Here's a thought of mine-- our side has acted upon an odd sort of assumption that because Bush turned the Clinton surplus into a deficit, it somehow is his, rather than America's, or to put it another way, that it didn't become Obama's and our own when Obama was elected. It's like we've been seeing it as something less than fully real because it has some immoral origin. I don't have any problem with the sentiment behind this thinking, but I do have a problem with our not doing more to recognize that it needs to become left wing and liberal to do something about the size of our debt. I rather strongly think health care might have been more popular if we weren't operating at such sizable deficits and debt.
I realize the CBO calls the health care legislation deficit neutral, or even likely to reduce the deficit. However, the CBO's imprimatur only tells us the organization making its prediction is not an inherently political one. It does not mean nothing political affected its analysis, for our ability to say so would mean we'd have to believe it is humanly possible to ever remove politics from the vantage points human beings view any part of the world. It's less political than it would have been had it come from another source, but that's all we can say on that issue.
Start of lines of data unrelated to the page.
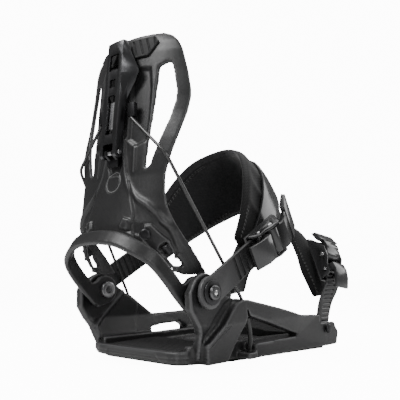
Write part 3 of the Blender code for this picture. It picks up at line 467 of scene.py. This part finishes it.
def carveGrip(places, normals, spec=grip):
    y, z = places[:, 1], places[:, 2]
    slant = np.abs(y) + (z - spec["middle"]) * spec["slant"]
    rib = np.abs((slant + spec["pitch"] / 2) % spec["pitch"] - spec["pitch"] / 2)
    height = -ridge(rib, spec["depth"], spec["width"]) * rise(z, spec["low"], spec["low"] + spec["fade"])
    height *= 1 - rise(z, spec["high"] - spec["fade"], spec["high"])
    return normals * (height * rise(-normals[:, 0], 0.3, 0.6))[:, None]


moulded("highback", "nylon", 0.85, 12, carveBack, slotWebs())
moulded("top_grip", "rubber", 0.42, 2, carveGrip)
print("highback carved")


# base: (along, height) on the side walls
wall = {
    "from": 50,  # distance of the walls' inner faces from the middle
    "front": -50,  # the lower moulding ends here
    "nearRim": [(-58, 57), (-68, 66), (-80, 77.2), (-96, 78.4), (-109, 70), (-113, 59), (-111.5, 46),
                (-99, 29), (-94, 10)],
    "farRim": [(-66, 62), (-80, 77.2), (-96, 78.4), (-111, 69), (-116.5, 58), (-116, 45), (-105, 28),
               (-99, 10)],
    "rim": (0.9, 1.7),  # height and width
    "farRib": {"line": [(-71, 56), (-103, 27), (-101, 12)], "height": 2.2, "width": 1.9},
    "label": [(-79, 35.5), (-72.5, 33.2), (-91, 16.5), (-97, 20.5)],
    "hatch": (0.72, -0.69, 3.2),
    "groove": {"line": [(-95, 24), (-86, 37.4), (-73, 49.4), (-60, 54.5)], "height": 0.9, "width": 1.2},
    "moulding": (8.6, 0.7, 0.7),  # level, depth and width
    "heelPanel": {"loop": [(-34, 3), (-28, 12), (28, 12), (34, 3)], "height": 0.5, "soft": 0.8},
}


def carveBase(places, normals, spec=wall):
    x, y, z = places.T
    flat = np.stack([x, z], 1)
    outward = np.sign(y) * normals[:, 1]
    outside, inside = rise(outward, 0.45, 0.8), rise(-outward, 0.45, 0.8)
    onWall = np.abs(y) > spec["from"]
    near, far = (y < 0) * onWall, (y > 0) * onWall
    height = near * outside * beam(flat, spec["nearRim"], *spec["rim"])
    height += far * (inside + outside) * beam(flat, spec["farRim"], *spec["rim"])
    height += far * inside * beam(flat, **spec["farRib"])
    alongX, alongZ, lines = spec["hatch"]
    hatch = np.sin((x * alongX + z * alongZ) * lines)
    height += near * outside * rise(within(flat, spec["label"]), 0, 0.6) * (0.4 + 0.4 * hatch)
    height -= outside * onWall * (x < spec["front"]) * beam(flat, **spec["groove"])
    level, depth, width = spec["moulding"]
    sideways = rise(np.hypot(normals[:, 0], normals[:, 1]), 0.75, 0.95)
    height -= sideways * (np.abs(y) < 62) * (x < spec["front"]) * ridge(z - level, depth, width)
    rear = rise(-normals[:, 0], 0.5, 0.8) * (x < -100)
    height -= rear * pad(np.stack([y, z], 1), **spec["heelPanel"])
    return normals * height[:, None]


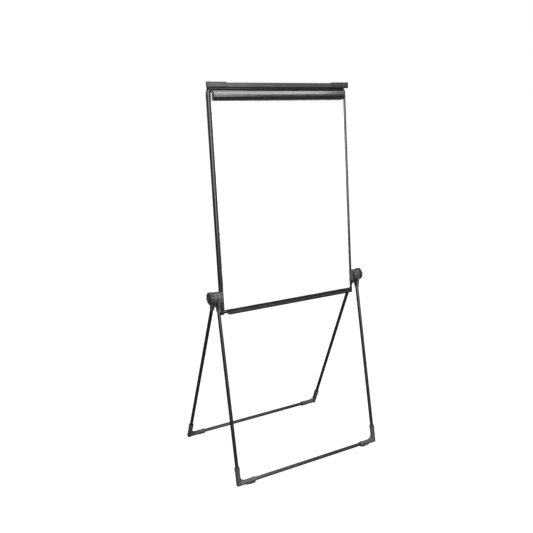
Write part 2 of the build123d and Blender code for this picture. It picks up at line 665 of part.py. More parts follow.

But that's less important than the larger point-- the fact that the CBO says a thing about something like this only means it's a guess based upon the calculations of a group less beholden to a certain point of view than another group would be. It does not mean what it has said is automatically accurate. The problem with this is that when we're talking about legislation that will run into the trillions of dollars on the cost side, the CBO's projections don't have to be off by much for them to bring about profound economic consequences.
This does not mean I value by one iota less the millions of people who will now have access to health care. It does mean when we gained executive power we took ownership of everything that had come before us; the good and the bad. As much as the eventual judgment about why last night's election went as it did-- and many on the left are going to place all the blame on the Tea Party and our not having been even more progressive than we were, despite our not having political support for this anymore than the far right had for its candidates and positions-- note how NBC's Alexandra Moe shows us that in conditions as favorable as these, the Tea Party still only elected 32% of its candidates-- the fact still remains that some of what just happened was Obama's fault, which to me, is nearly tantamount to our saying it was our fault. If we're too arrogant to learn what we can from this election, we deserve what just happened to us.